Der Komponist konnte sich glücklicherweise retten, schlug sich als Militär und Konterrevolutionär zu den Weißen, wurde von den revolutionären Roten gefasst, mit denen die Weißen genauso kurzen Prozess gemacht haben wie umgekehrt (auch das wurde so nicht gesagt), und erlitt darauf ein schlimmes Schicksal.

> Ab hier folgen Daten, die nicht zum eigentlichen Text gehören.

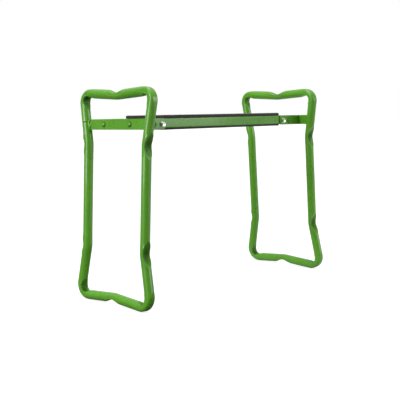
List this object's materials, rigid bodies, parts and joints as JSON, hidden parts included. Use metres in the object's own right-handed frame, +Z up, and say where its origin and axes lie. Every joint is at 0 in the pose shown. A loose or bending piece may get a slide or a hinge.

Gerüchten zufolge soll Felix Dserschinski, der irgendwo anerkennend Zaderatskys Klavierspiel vernommen haben soll, den Künstler vor dem Tode bewahrt haben. 1925 hatte Zaderatsky noch erste Erfolge als Pianist und wurde Mitglied der Assoziation für zeitgenössische Musik, später hatte er Gulagaufenthalte zu überstehen und erhielt fast durchgängig Aufführungsverbot. 1939 erfolgte die Entlassung aus dem Gulag. Keine Auskünfte erhielten die Hörer darüber, was der sowjetische Verteidigungskrieg ihm bescherte. Zaderatsky starb 1953 in Lwow. Nemzow meint, der Schöpfer der »24 Prelúdes« sei einer der bedeutendsten russischen Komponisten seiner Zeit. Nun, durch die Brille des Neoklassizismus gesehen, mag das teils zutreffen. Allein, die »24 Prelúdes« geben diese Etikettierung nicht her. Die meisten Teile wirkten brav, assoziieren, ja kopieren die verschiedensten Stile, Wendungen, Partikel renommierter Kollegen wie Chopin, Milhaud, Debussy, Mussorgski. Die Schlüsse, Dur- oder Moll-Akkorde oder auf einen einzelnen Ton, leugnen konsequent die Dissonanz. Das Stück »Heimat«, Jascha Nemzow spielte es als Zugabe, ist der reine Kitsch. Gleichwohl gab es viel Beifall für den instruktiven Abend.